Software Security – So Much For Theory

Unfortunately like most other things software security sounds great in theory but the devil and the pains are in the details and getting it right on the ground. This morning I ran into a whitepaper by a security vendor selling one of the leading source code auditing tools. The paper was quite interesting and while I didn't have the opportunity to read it entirely I did browse through it quickly and noticed an interesting side note on forced browsing. Now to get to the whitepaper you are required to sign-up for an account which probably promptly makes its way into a CRM system – nothing wrong with that of course.
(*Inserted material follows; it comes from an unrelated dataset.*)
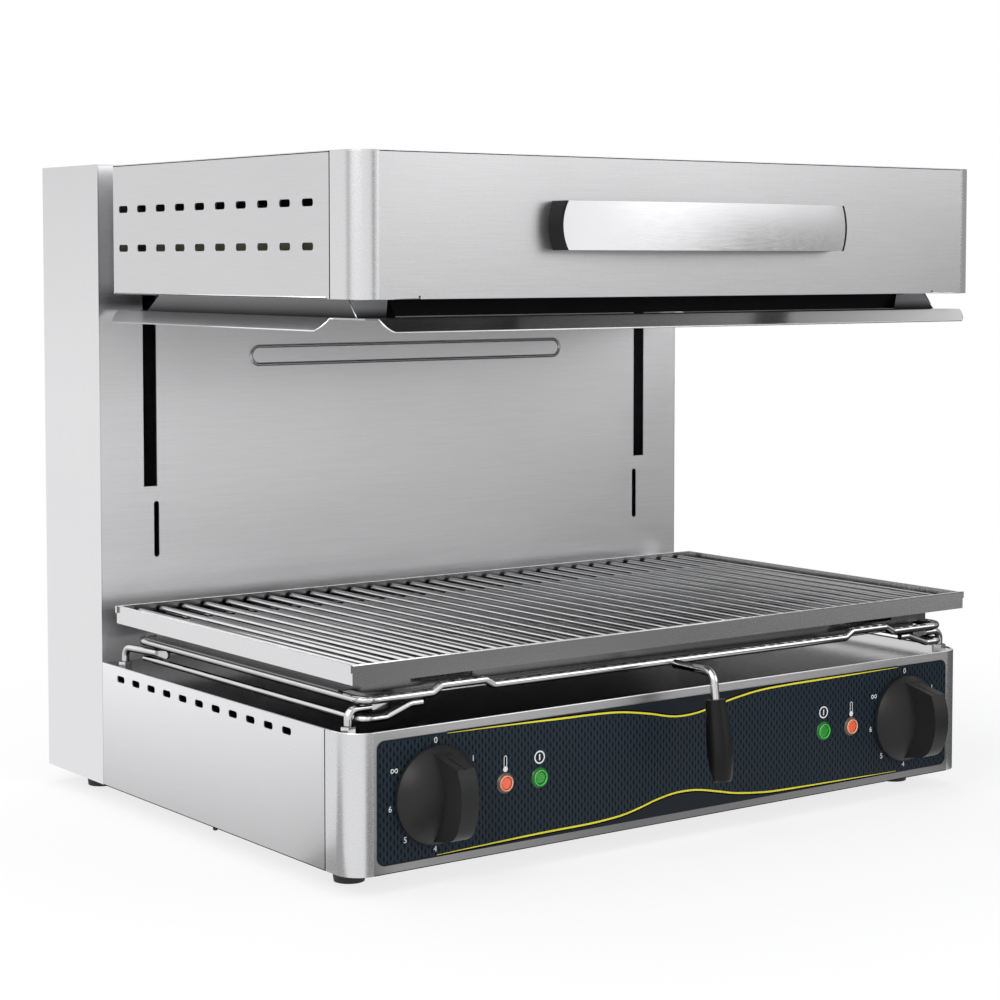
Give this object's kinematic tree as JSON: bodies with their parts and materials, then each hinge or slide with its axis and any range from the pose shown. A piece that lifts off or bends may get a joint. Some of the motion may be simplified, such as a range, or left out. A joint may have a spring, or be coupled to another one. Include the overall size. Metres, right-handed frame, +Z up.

Except once I logged in successfully, I am provided a link to download the PDF. Turns out this link itself can be force browsed i.e. if I know the URL for the whitepaper PDFs I can bypass their "authorization" which needs me to have an account in their CRM system but still get to the resource (the PDF in this case). Mark Curphey has pointed this out in the past with the PCI standard where you can bypass their EULA. This is perhaps a more telling example since I am bypassing actual authentication, however in both cases it is security folk not getting it right which only leads to the thought "if even we – the so called security experts - cannot get it right – even in these perhaps as some would say trivialized examples – can we really expect the average developer who has a million other priorities to get it right?". Admittedly in both these cases it wasn't state secrets or credit card information at stake but still can we start getting our houses in order first? As the saying goes "People who live in glass houses, should change in the dark" ;) – let's get the details on the ground right!

Note: I have intentionally not named the company in question here since this is not an attempt at mud-slinging just a comment that software security is not easy. I have also let the company know through a friend that works for them about the issue and again this is not the most sever vulnerability you would see on Secunia!